'Who cares? ... They died!': Cuomo hits back at questions surrounding COVID nursing home death data
Governor has lately been accused of covering up high death numbers.
New York Gov. Andrew Cuomo this week awkwardly pushed back against criticism of New York's official COVID-19 nursing home death data, appearing to callously dismiss claims that his administration failed to properly secure long-term care facilities against the virus over the past year and then fudged the numbers to cover that failure up.
In a scathing report this week, the New York attorney general claimed that the Cuomo administration may have severely undercounted the number of nursing home-associated deaths by failing to count care facility residents who died after being transferred to a hospital.
Speaking at a press conference on Friday, Cuomo said: "A third of all deaths in this nation are from nursing homes. New York State, we’re only about 28%…We’re below the national average in number of deaths in nursing homes."
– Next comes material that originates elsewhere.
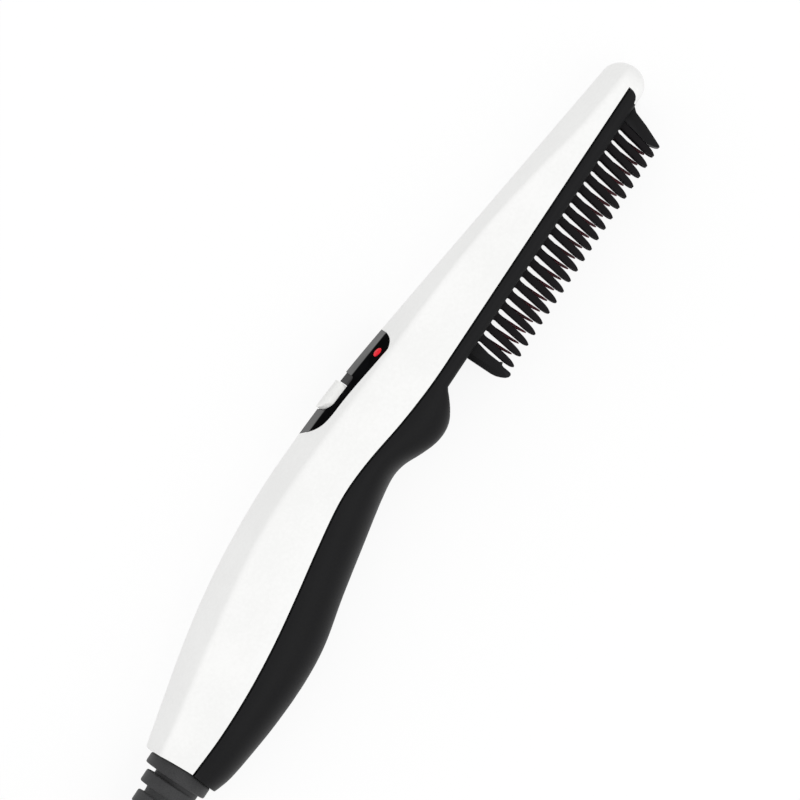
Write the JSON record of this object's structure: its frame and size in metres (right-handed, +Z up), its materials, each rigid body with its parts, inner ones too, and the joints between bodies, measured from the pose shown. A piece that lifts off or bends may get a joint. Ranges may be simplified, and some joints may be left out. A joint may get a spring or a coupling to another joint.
{
  "type": "hair straightening comb",
  "caption": "Slim mains hair straightening comb with a heated comb between guard combs, a slide switch, a lamp, a ribbed boot, and its cord in a tied hank with a plug.",
  "frame": {"origin": "middle of the underside of the box round the styler without its cord, where it lies on its side", "axes": "+X from the tail to the nose, +Y to the back with the switch, so the teeth point to -Y, +Z up"},
  "size_m": [0.5035, 0.0539, 0.0417],
  "materials": {
    "white_shell": "satin gloss, moulded",
    "black_shell": "satin, fine moulded grain",
    "panel_black": "high gloss",
    "knob_white": "satin gloss",
    "lamp_red": "clear red",
    "comb_black": "satin",
    "heated_coat": "dark red ceramic coat",
    "boot_rubber": "matte",
    "cord_jacket": "soft satin",
    "screw_steel": "zinc plated",
    "pin_brass": "bright, lightly worn",
    "board_green": "solder mask",
    "ceramic": "fired",
    "film_amber": "clear amber",
    "wire_brown": "smooth",
    "wire_blue": "smooth",
    "carrier_cream": "smooth"
  },
  "bodies": {
    "housing": {"top_shell": "white_shell", "bottom_shell": "black_shell", "cord_clamp": "black_shell", "plug_body": "black_shell", "rectifier_diode": "black_shell", "switch_panel": "panel_black", "indicator_window": "lamp_red", "indicator_led": "lamp_red", "side_comb_near": "comb_black", "side_comb_far": "comb_black", "heater_comb": "heated_coat", "strain_relief": "boot_rubber", "plug_sleeve": "boot_rubber", "mains_cord": "cord_jacket", "cord_hank": "cord_jacket", "cord_to_plug": "cord_jacket", "cord_tie": "cord_jacket", "cord_inner_end": "cord_jacket", "slide_switch": "screw_steel", "heater_clamp": "screw_steel", "case_screw_tail": "screw_steel", "case_screw_middle": "screw_steel", "case_screw_head": "screw_steel", "board_screw_tail": "screw_steel", "board_screw_tip": "screw_steel", "cord_clamp_screw_near": "screw_steel", "cord_clamp_screw_far": "screw_steel", "heater_screw_tail": "screw_steel", "heater_screw_tip": "screw_steel", "plug_pin_live": "pin_brass", "plug_pin_neutral": "pin_brass", "plug_pin_earth": "pin_brass", "circuit_board": "board_green", "ptc_heater": "ceramic", "thermal_fuse": "ceramic", "dropper_resistor": "ceramic", "plug_fuse": "ceramic", "insulating_film": "film_amber", "film_capacitor": "film_amber", "heater_lead_live": "wire_brown", "fuse_lead": "wire_brown", "mains_wire_live": "wire_brown", "heater_lead_neutral": "wire_blue", "mains_wire_neutral": "wire_blue", "fuse_carrier": "carrier_cream"},
    "slider": {"switch_knob": "knob_white", "switch_lever": "comb_black"}
  },
  "joints": [
    {"name": "switch_slide", "type": "slide", "parent": "housing", "child": "slider", "axis": [0.9969, -0.0788, 0], "range_m": [0, 0.0028]}
  ]
}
"But who cares?" he continued. "33 [percent], 28 [percent], died in a hospital, died in a nursing home—they died!"
The response led to significant media criticism from a wide variety of publications. The New York Post slammed Cuomo's remarks as "callous" and "stunning."
"From a public policy perspective, we should care," wrote Aaron Blake at the Washington Post. "A death is indeed a death, but there are major and very valid questions about whether nursing home policies led to unnecessary ones."